Definition:Basic capital requirement (BCR)
🏛️ Basic capital requirement (BCR) is a minimum solvency standard developed by the International Association of Insurance Supervisors (IAIS) as the foundation for global capital adequacy requirements applicable to globally systemically important insurers (G-SIIs) and other internationally active insurance groups (IAIGs). It establishes a simple, factor-based capital floor that ensures these large, interconnected groups maintain enough financial resources to absorb losses and protect policyholders across the jurisdictions in which they operate. The BCR sits within the broader architecture of the IAIS's ComFrame initiative and serves as the starting point upon which more risk-sensitive capital measures are layered.
🔧 Calculation of the BCR follows a straightforward factor-based methodology. Supervisors apply prescribed risk factors to specified balance sheet exposures — including insurance liabilities, investment assets, and certain off-balance-sheet items — to derive the minimum capital amount an insurance group must hold. The factors differentiate between life and non-life business, and between traditional insurance risks and non-traditional or non-insurance activities that may amplify systemic risk. Because the BCR was designed for simplicity and comparability rather than granular risk sensitivity, it does not replace the more detailed Insurance Capital Standard (ICS) that the IAIS has been developing in parallel. Instead, it provides a baseline that group-wide supervisors can use for early-warning monitoring and peer comparison across borders.

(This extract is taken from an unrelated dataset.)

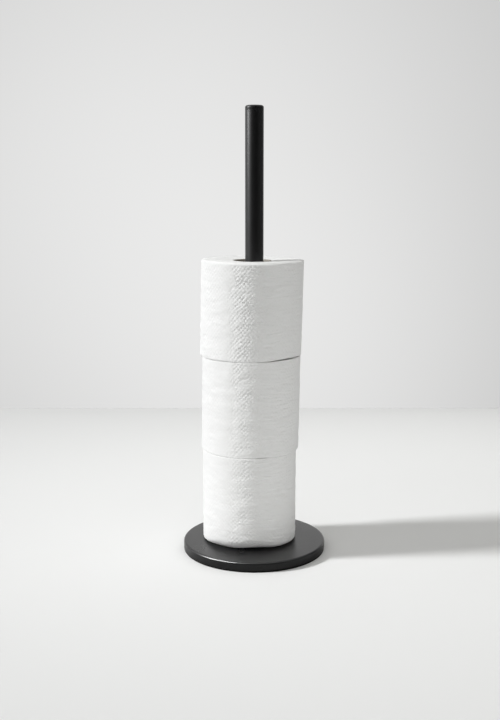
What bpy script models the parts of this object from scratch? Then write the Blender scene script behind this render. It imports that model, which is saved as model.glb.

💡 For the global insurance industry, the BCR represents one of the first truly international attempts to harmonize capital requirements for the largest players. Before its introduction, supervisors in different jurisdictions relied on widely varying local standards, making it difficult to assess the relative strength of multinational groups or to coordinate supervisory intervention during periods of stress. While the BCR's factor-based design has drawn criticism for lacking the nuance of internal models or risk-based frameworks like Solvency II, its simplicity is also its strength — it can be applied uniformly, computed quickly, and understood by markets. As the IAIS continues refining the ICS, the BCR's role may evolve, but its contribution to establishing a shared global vocabulary around insurer solvency remains significant.